Sabemos que esta confianza no se decreta, se construye cumpliendo con las reglas de juego (instituciones) que proveen las seguridades y garantías requeridas para que la gente arriesgue sus capitales y comprometa sus esfuerzos en emprendimientos promisorios. Es decir, sin un marco institucional capaz de generar confianza, difícilmente podrá reestructurarse provechosamente la deuda externa, ni tampoco conseguir los recursos para adelantar la reforma profunda que demanda el Estado para solventar sus cuentas y combatir la inflación, y para atender, satisfactoriamente, la emergencia humanitaria compleja que afecta a parte importante de la población.
Lamentablemente, el gobierno de Maduro viene haciendo todo lo contrario de lo que hace falta para construir confianza.

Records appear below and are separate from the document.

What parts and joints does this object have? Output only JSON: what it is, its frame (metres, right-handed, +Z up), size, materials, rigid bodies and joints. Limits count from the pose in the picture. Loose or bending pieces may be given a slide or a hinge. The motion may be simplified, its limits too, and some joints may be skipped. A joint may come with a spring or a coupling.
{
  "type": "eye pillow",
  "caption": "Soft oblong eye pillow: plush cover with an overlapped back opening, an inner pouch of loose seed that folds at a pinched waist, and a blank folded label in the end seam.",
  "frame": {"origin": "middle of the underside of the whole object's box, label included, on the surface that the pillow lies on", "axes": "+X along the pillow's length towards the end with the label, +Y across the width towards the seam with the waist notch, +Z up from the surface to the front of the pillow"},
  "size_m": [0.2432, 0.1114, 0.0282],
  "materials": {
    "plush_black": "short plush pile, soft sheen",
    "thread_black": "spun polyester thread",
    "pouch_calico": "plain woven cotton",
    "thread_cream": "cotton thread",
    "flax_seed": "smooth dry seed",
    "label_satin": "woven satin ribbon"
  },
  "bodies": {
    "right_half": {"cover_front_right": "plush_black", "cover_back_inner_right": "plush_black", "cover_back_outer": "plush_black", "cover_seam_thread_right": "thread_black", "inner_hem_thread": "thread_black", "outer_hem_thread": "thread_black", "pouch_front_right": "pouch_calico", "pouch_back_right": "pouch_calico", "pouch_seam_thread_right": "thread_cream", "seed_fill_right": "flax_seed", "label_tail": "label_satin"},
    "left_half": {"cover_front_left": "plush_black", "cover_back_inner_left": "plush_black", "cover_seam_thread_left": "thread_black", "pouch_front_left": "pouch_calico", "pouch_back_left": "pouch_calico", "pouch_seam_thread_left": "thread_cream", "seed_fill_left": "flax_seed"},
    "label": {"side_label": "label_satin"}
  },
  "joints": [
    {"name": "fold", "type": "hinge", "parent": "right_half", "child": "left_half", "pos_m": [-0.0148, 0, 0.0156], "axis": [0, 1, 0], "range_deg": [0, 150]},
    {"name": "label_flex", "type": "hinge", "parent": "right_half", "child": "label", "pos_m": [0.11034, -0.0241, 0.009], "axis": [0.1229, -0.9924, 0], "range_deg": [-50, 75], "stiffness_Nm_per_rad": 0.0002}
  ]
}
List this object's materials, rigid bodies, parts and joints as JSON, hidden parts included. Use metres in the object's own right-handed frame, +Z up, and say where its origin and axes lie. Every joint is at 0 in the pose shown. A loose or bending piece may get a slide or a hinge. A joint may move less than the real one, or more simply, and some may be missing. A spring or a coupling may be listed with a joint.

Con su vulgar robo del resultado electoral, proclamándose torpemente como ganador sin presentar prueba alguna de ello y cuando las evidencias disponibles señalaban que sufrió una derrota contundente y, luego convalidar tal fraude con el poder judicial, declaraciones de quienes comandan la FAN, de la Asamblea Nacional y demás poderes, ha terminado por destruir lo que quedaba de legitimidad en los poderes públicos venezolanos. Ya lo dijo, claramente, Celso Amorim, asesor de su antiguo aliado, Luiz Inácio Lula da Silva: “La confianza está rota”. Y si se mira más allá –España, la Unión Europea, el resto de América Latina (salvo Cuba, Nicaragua, Bolivia; ¿México?), Estados Unidos, el Reino Unido, Canadá—la desconfianza es todavía mayor. ¿Cómo confiar en quien es capaz de cometer una trampa tan chapucera a plena luz del día y luego desata una ola represiva que atenta contra las normas de respeto a los derechos humanos universalmente reconocidas? ¿Quién, entonces, acudirá a rescatar a Maduro de las torpezas que se autoinflige y con las cuales sigue destruyendo al país?
Es incomprensible que un liderazgo tan nefasto, fracasado, incompetente e inhumano logre mantenerse en el poder. Más allá de la cúpula militar corrupta, de los magistrados cómplices y de otros depredadores de la cosa pública, para el resto del andamiaje militar y de funcionarios es, sencillamente, suicida continuar acompañando al núcleo fascista de Maduro, “cuesta abajo en su rodada” al abismo.